**What the task asks:**
Pull every line containing the word "pose" from the records.

**Provided records:**
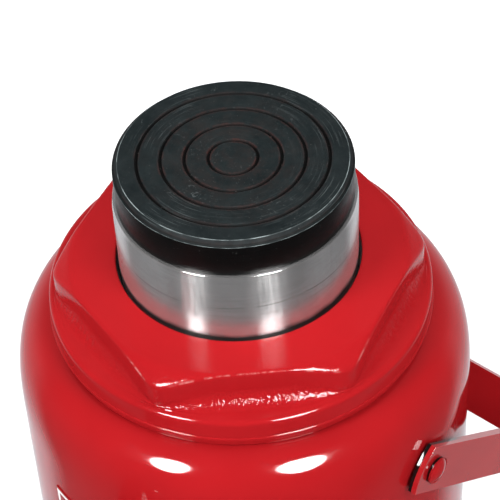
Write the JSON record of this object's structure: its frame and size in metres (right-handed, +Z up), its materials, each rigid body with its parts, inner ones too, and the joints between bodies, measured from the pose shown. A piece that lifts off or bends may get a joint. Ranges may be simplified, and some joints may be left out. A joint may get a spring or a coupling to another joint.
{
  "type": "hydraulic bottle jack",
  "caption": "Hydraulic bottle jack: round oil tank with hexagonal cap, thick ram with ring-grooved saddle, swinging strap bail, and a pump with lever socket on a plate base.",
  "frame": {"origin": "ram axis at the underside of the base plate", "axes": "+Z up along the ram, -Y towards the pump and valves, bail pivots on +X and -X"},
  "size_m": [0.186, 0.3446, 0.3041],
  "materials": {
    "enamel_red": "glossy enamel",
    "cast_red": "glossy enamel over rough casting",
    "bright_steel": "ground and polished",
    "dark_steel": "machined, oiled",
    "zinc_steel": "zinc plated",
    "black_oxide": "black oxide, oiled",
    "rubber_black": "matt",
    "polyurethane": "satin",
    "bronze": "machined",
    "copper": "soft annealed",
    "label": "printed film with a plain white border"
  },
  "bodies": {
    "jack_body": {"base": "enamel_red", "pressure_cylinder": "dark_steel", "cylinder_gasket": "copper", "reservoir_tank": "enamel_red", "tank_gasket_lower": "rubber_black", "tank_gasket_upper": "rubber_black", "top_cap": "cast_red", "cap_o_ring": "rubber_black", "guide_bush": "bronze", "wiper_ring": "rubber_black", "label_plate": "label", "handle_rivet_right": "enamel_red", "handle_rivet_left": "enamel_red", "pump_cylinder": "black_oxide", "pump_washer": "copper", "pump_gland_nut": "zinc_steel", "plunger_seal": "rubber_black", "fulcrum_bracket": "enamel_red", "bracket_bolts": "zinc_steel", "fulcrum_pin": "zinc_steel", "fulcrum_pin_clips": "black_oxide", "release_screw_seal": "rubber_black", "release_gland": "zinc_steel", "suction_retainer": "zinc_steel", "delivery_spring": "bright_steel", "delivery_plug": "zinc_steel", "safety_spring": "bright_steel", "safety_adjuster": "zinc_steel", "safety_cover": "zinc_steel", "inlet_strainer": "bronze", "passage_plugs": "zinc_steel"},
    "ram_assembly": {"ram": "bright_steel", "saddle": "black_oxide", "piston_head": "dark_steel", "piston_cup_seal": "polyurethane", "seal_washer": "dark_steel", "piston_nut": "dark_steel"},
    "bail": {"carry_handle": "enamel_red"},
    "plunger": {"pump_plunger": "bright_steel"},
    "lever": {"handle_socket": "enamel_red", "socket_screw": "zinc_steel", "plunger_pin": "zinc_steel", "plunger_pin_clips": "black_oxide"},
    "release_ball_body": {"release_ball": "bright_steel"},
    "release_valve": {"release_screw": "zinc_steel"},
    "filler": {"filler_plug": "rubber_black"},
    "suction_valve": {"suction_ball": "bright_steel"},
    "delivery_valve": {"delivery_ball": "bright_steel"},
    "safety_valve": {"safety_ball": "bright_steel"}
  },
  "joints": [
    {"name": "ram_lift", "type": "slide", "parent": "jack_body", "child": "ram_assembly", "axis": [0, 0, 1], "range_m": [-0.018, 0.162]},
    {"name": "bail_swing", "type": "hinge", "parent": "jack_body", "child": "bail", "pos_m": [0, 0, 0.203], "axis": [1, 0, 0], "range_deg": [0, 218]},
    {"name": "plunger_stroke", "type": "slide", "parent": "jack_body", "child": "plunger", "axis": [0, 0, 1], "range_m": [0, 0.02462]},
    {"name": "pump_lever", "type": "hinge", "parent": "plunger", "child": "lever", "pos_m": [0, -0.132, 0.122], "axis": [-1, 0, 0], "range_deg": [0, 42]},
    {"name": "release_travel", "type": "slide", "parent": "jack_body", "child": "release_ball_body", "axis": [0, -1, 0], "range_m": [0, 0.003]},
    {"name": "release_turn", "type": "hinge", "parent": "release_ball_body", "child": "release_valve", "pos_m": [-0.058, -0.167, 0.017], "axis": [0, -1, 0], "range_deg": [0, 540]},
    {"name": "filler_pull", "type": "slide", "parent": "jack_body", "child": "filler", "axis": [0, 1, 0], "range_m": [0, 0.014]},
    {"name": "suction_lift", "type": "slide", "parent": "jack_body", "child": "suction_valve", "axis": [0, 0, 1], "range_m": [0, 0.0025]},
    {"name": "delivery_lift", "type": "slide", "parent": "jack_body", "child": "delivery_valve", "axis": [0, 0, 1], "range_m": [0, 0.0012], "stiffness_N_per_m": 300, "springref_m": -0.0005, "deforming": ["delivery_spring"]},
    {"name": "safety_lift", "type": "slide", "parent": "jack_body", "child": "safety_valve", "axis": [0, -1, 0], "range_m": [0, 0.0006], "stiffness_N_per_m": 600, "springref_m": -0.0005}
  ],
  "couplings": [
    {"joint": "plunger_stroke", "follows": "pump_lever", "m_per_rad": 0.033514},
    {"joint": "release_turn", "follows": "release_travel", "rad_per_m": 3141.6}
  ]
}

...

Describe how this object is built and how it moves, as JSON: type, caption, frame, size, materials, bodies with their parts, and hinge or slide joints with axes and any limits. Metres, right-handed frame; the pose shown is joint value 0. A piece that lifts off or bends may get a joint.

**Answer below:**
Write the JSON record of this object's structure: its frame and size in metres (right-handed, +Z up), its materials, each rigid body with its parts, inner ones too, and the joints between bodies, measured from the pose shown. A piece that lifts off or bends may get a joint. Ranges may be simplified, and some joints may be left out. A joint may get a spring or a coupling to another joint.
Describe how this object is built and how it moves, as JSON: type, caption, frame, size, materials, bodies with their parts, and hinge or slide joints with axes and any limits. Metres, right-handed frame; the pose shown is joint value 0. A piece that lifts off or bends may get a joint.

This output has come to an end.